The Clay Girl by Heather Tucker. This novel came very highly recommended by one of the friends who also recommended Lansens' The Girls. I have mixed feelings about it when I think it through. On the positive, I was held rapt at many points by the language and storytelling, especially when the main character, Ari, is very young. She is one of several sisters from a tremendously damaged family. I found myself thinking about this book frequently when I was doing something else entirely. I almost worried about the characters when I wasn't with them. Wow, right?
Increasingly throughout the novel, however, it seems like the author is simply too enamored by her creation. Ari is perfect. Captivatingly beautiful, astoundingly intelligent, deeply empathetic, and gloriously creative. Pretty much utterly flawless. Everyone around her falls in love with her. Honestly, it gets a little tiresome. I want a little more nuance, a little more darkness, mixed in with the light in a character. On the other hand, if you're in the market for hagiography, have I got a story for you.
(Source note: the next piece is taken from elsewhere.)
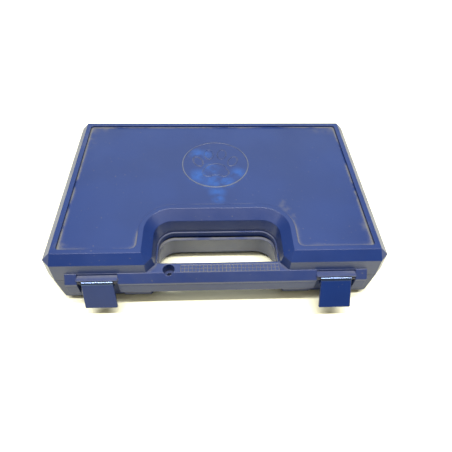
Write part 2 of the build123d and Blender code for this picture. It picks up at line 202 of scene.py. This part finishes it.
# ---- foam shape --------------------------------------------------------------------------------------------
FOAM_PITCH = 24.0 * MM
FOAM_STEP = 2.4 * MM
FOAM_SKIN = 0.55                     # flat part of the sheet's thickness, under the valleys
FOAM_PEAK = 0.985                    # the peaks stop just short of the slab's face
SMOOTH_SLOPE = 0.15                  # the ripples are shaded smooth, the cut sides flat


# ---- node helpers ----------------------------------------------------------------------------------
class Nodes:
    """Short calls for building one material's node tree."""

    def __init__(self, name):
        self.material = bpy.data.materials.new(name)
        self.material.use_nodes = True
        self.tree = self.material.node_tree
        self.bsdf = self.tree.nodes["Principled BSDF"]
        self.place = self.add("ShaderNodeTexCoord").outputs["Object"]

    def add(self, kind, **settings):
        node = self.tree.nodes.new(kind)
        for key, value in settings.items():
            setattr(node, key, value)
        return node

    def plug(self, value, socket):
        if isinstance(value, bpy.types.NodeSocket):
            self.tree.links.new(value, socket)
        else:
            socket.default_value = value

    def math(self, operation, first, second=0.0, third=0.0, clamp=False):
        node = self.add("ShaderNodeMath", operation=operation, use_clamp=clamp)
        for value, socket in zip((first, second, third), node.inputs):
            self.plug(value, socket)
        return node.outputs[0]

    def noise(self, scale, detail=3.0, roughness=0.5, stretch=(1, 1, 1)):
        place = self.place
        if stretch != (1, 1, 1):
            mapping = self.add("ShaderNodeMapping")
            mapping.inputs["Scale"].default_value = stretch
            self.plug(self.place, mapping.inputs["Vector"])
            place = mapping.outputs["Vector"]
        node = self.add("ShaderNodeTexNoise")
        self.plug(place, node.inputs["Vector"])
        node.inputs["Scale"].default_value = scale
        node.inputs["Detail"].default_value = detail
        node.inputs["Roughness"].default_value = roughness
        return node.outputs["Fac"]

    def ramp(self, value, low, high, start=0.0, end=1.0):
        """value between low and high, mapped smoothly to start and end."""
        node = self.add("ShaderNodeMapRange", interpolation_type="SMOOTHSTEP")
        for name, setting in (("From Min", low), ("From Max", high), ("To Min", start), ("To Max", end)):
            node.inputs[name].default_value = setting
        self.plug(value, node.inputs["Value"])
        return node.outputs["Result"]

    def pattern(self, name):
        """One of PATTERNS: noise, cut and mapped."""
        noise, span = PATTERNS[name]
        return self.ramp(self.noise(*noise), *span)

    def zone(self, name, value):
        """One of ZONES, for a place in metres."""
        low, high, start, end = ZONES[name]
        return self.ramp(value, low * MM, high * MM, start, end)

    def times(self, first, *others):
        for other in others:
            first = self.math("MULTIPLY", first, other)
        return first

    def mix(self, factor, first, second):
        node = self.add("ShaderNodeMix", data_type="RGBA")
        self.plug(factor, node.inputs[0])
        for value, socket in ((first, node.inputs[6]), (second, node.inputs[7])):
            if isinstance(value, tuple):
                value = (*value, 1.0)
            self.plug(value, socket)
        return node.outputs[2]

    def split(self, vector):
        node = self.add("ShaderNodeSeparateXYZ")
        self.plug(vector, node.inputs[0])
        return node.outputs

    def spots(self, places, soften=1.0):
        """1 in the middle of each round spot, fading to 0 at its edge; places in millimetres."""
        axes = self.split(self.place)
        total = 0.0
        for x, y, radius in places:
            across = self.math("SUBTRACT", axes[0], x * MM)
            along = self.math("SUBTRACT", axes[1], y * MM)
            square = self.math("MULTIPLY", across, across)
            reach = self.math("SQRT", self.math("MULTIPLY_ADD", along, along, square))
            total = self.math("MAXIMUM", self.ramp(reach, radius * MM, radius * MM * (1 - soften)), total)
        return total

    def bump(self, height, distance, normal=None):
        node = self.add("ShaderNodeBump")
        node.inputs["Strength"].default_value = 1.0
        node.inputs["Distance"].default_value = distance
        self.plug(height, node.inputs["Height"])
        if normal is not None:
            self.plug(normal, node.inputs["Normal"])
        return node.outputs["Normal"]


def case_plastic(name, finish, shell=False):
    """Navy moulded plastic: slightly cloudy colour, fine grain, rounded edges, dust in the corners, and
    painted highlights of small pips.
    """
    n = Nodes(name)
    roughness, specular = finish
    color = n.mix(n.pattern("cloud"), NAVY_DARK, NAVY)
    upward = n.ramp(n.split(n.add("ShaderNodeNewGeometry").outputs["Normal"])[2], *UPWARD)
    hollow = n.add("ShaderNodeAmbientOcclusion", samples=CORNER_SAMPLES)
    hollow.inputs["Distance"].default_value = CORNER_REACH
    corner = n.times(n.ramp(hollow.outputs["AO"], *CORNER_SHUT), upward)
    speckle = n.pattern("speckle")
    if shell:
        color = emblem_color(n, color)
        dust = shell_dust(n, corner, speckle, upward)
        round_radius = bar_round(n)
    else:
        dust = n.times(corner, speckle)
        on_barrel = n.zone("barrel", n.split(n.place)[2])
        color = n.mix(on_barrel, color, WORN_BARREL)
        n.plug(n.times(on_barrel, BARREL_METALLIC), n.bsdf.inputs["Metallic"])
        round_radius = EDGE_ROUND
    color = n.mix(n.math("MULTIPLY", dust, DUST_COVER, clamp=True), color, DUST_AND_GLINT)
    # painted highlights: tiny pale glints of small pips in the moulding, drawn in the dust colour on upward
    # faces
    color = n.mix(n.times(n.pattern("pip_glints"), upward, PIP_GLINT_COVER), color, DUST_AND_GLINT)

    n.plug(color, n.bsdf.inputs["Base Color"])
    smooth, rough = (roughness + change for change in GLOSS_SPREAD)
    gloss = n.ramp(n.noise(*SMUDGE, SMUDGE_STRETCH), *SMUDGE_CUT, smooth, rough)
    n.plug(n.math("MULTIPLY_ADD", dust, DUST_ROUGHER, gloss), n.bsdf.inputs["Roughness"])
    n.bsdf.inputs["IOR"].default_value = PLASTIC_IOR
    n.bsdf.inputs["Specular IOR Level"].default_value = specular
    rounded = n.add("ShaderNodeBevel", samples=EDGE_SAMPLES)
    n.plug(round_radius, rounded.inputs["Radius"])
    n.plug(n.bump(n.noise(*GRAIN), GRAIN_DEPTH, rounded.outputs[0]), n.bsdf.inputs["Normal"])
    return n.material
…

The Outlander by Diana Gabaldon. Okay, so nothing memoir-like or particularly educational here. I had to laugh when Dave said he tried to read this novel because it was classified as time travel. It's really more of a Harlequin romance set in ye olde Scottish Highlands with time travel as the convenient device for a fish out of water heroine. Lots of smouldering glances and sexy times. Also some graphic sexual violence, which is less my cup of tea. I don't know if I'll read any further in the series, but I did get a kick out of this one. Based on its enduring popularity (turns out there's a TV show now and, no surprise, the lead male actor is hot like fire), I expected something more. But if you're looking for a entertaining story, fairly well told, you'll not go wrong with this one.